Thursday, September 18, 2008

Last View of Sydney...For Now

I’ve put off this post for a long time because it’s probably the last one I’ll do about Sydney. I’ve been busy back at school and trying my hand at sports reporting for the Columbia Missourian. I am still looking for my next opportunity to go back to Oz. Until then, one final reflection:


I actually cried for the city.

The plane had just taken off and I began to recognize the landmarks below. I could point out Randwick Racetrack, Centennial Park and the Sydney Football Stadium first. Then it was easy to spot the gothic buildings and green ovals of Sydney Uni. I could see Hyde Park and the beaches beyond it. Then we reached the harbour. Wouldn’t you know it, the plane started to turn just then, dipping the wing so I could get a full view of the bridge, Opera House and skyline one more time.


That’s when the tears came.

I’d been sad earlier that week when my all my friends left before me. I cried a little after they were gone and at a few points during the next two lonely days. But when I choked up on the plane, I wasn’t thinking about the people I’d miss or how fast the semester had gone. I honestly cried because the city looked gorgeous and I knew I’d miss living it.


The harbour was unbelievably blue as always, freckled with white sails. The Opera House and bridge were perfectly centered in my window. I didn’t have a camera, but I won’t ever forget that image. I can’t emphasize enough how blue it was. The harbour, the ocean, the sky. This was a view of Sydney begging me to return.

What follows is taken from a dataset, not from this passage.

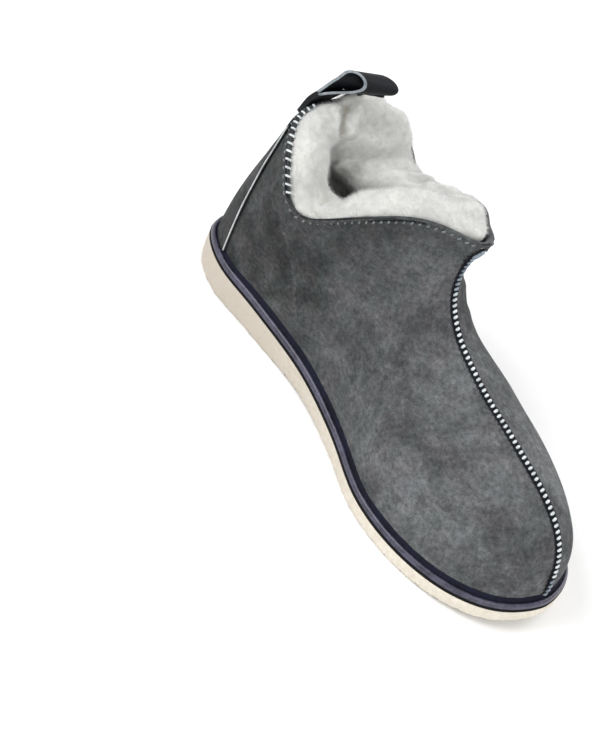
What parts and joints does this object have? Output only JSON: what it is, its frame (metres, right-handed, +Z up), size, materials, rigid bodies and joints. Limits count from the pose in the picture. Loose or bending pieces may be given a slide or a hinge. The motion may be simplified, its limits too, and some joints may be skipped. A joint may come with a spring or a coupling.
{
  "type": "sheepskin slipper",
  "caption": "Ankle-high suede slipper for the left foot, lined with thick wool, with a raised centre seam, a leather welt, a wedge sole and a pull loop at the back.",
  "frame": {"origin": "on the floor, under the middle of the heel, at the centre of the heel's flat resting spot", "axes": "+X from the heel to the toe, +Y to the wearer's left (the outer side of this left shoe), +Z up"},
  "size_m": [0.29, 0.1089, 0.1635],
  "materials": {
    "suede": "matte napped suede, mottled charcoal grey",
    "wool": "thick cream-white shorn wool",
    "welt_leather": "smooth blue-black leather with a soft shine",
    "loop_leather": "black grained leather",
    "sole_foam": "matte cream foam with a crepe grain"
  },
  "bodies": {
    "root": {"outsole": "sole_foam", "welt": "welt_leather", "insole": "wool", "upper": "suede", "fleece_lining": "wool", "back_strip": "suede", "pull_loop": "loop_leather"}
  },
  "joints": []
}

The plane continue to turn and I got a head-on look at Darling Harbour, Circular Quay and the Botanical Gardens. I loved that I could spot everything so easily. I’d been all around the city and looked at maps more times than you’ll ever know. I could see the Anzac Bridge, Luna Park, Balls Head Reserve. I got one last view of Manly Beach and the North Head, and then it was ocean for the next 13 hours.


As much as I wanted to stay, I am completely satisfied with my trip. I set out to explore and I did. There’s always more to see and do, but I think I got to know the city better than most. Hopefully the posts here will encourage travelers, and even residents, to get out and see new parts of Sydney. Or any city. Just explore.

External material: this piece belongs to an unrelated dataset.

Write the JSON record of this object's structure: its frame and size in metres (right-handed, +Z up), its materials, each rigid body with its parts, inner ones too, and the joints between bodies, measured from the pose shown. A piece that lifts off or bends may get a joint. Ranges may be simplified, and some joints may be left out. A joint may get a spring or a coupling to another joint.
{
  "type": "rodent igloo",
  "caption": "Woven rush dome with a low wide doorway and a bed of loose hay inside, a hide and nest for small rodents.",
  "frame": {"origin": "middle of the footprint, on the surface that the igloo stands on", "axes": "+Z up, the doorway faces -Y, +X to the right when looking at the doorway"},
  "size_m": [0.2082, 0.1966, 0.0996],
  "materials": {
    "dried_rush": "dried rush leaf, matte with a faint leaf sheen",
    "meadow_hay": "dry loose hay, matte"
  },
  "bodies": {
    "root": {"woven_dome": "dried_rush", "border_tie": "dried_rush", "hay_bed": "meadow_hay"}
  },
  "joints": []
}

Wednesday, August 13, 2008

One Last Exploration


On my train ride to and from work twice a week I would pass Waverton Station, which has a big sign for Balls Head. After all the times I saw the sign and snickered, smirked or snorted at the name, I finally looked up Balls Head the last week I was there.


Balls Head is a little reserve in North Sydney with walking trails and picnic spots. I decided it’s be a great last exploration with my friend Becky.


It was a beautiful day so we wanted to enjoy the early winter sun. We wanted to do something we hadn’t done before, though I thought it’d be good to say goodbye to Sydney’s familiar spots.


Balls Head is right on the water a few stops over the Harbour Bridge so we got a new view of the Opera House and the skyline. It was a perfect panorama from North Sydney over the Harbour Bridge to the CBD and Darling Harbour, across the Anzac Bridge to Balmain and Rozelle.


It was a nice little walk and a fitting end to our adventures.

Monday, April 7, 2008

Can’t Get Enough Festivals


If it’s the weekend, there’s a festival in Darling Harbour. My first day in Sydney I watched the Chinese New Year Dragon Boat Races there. I stopped by the Indian Holi Festival not long ago and watched acrobatics at the Hoopla Festival over the long Easter weekend.


Most recently I went to the Greek Festival, which featured lots of dancing and lamb-eating. The Greeks seem to be people with a lot of pride. A majority wore blue and white T-shirts, jerseys or hats, if not the Greek flag itself.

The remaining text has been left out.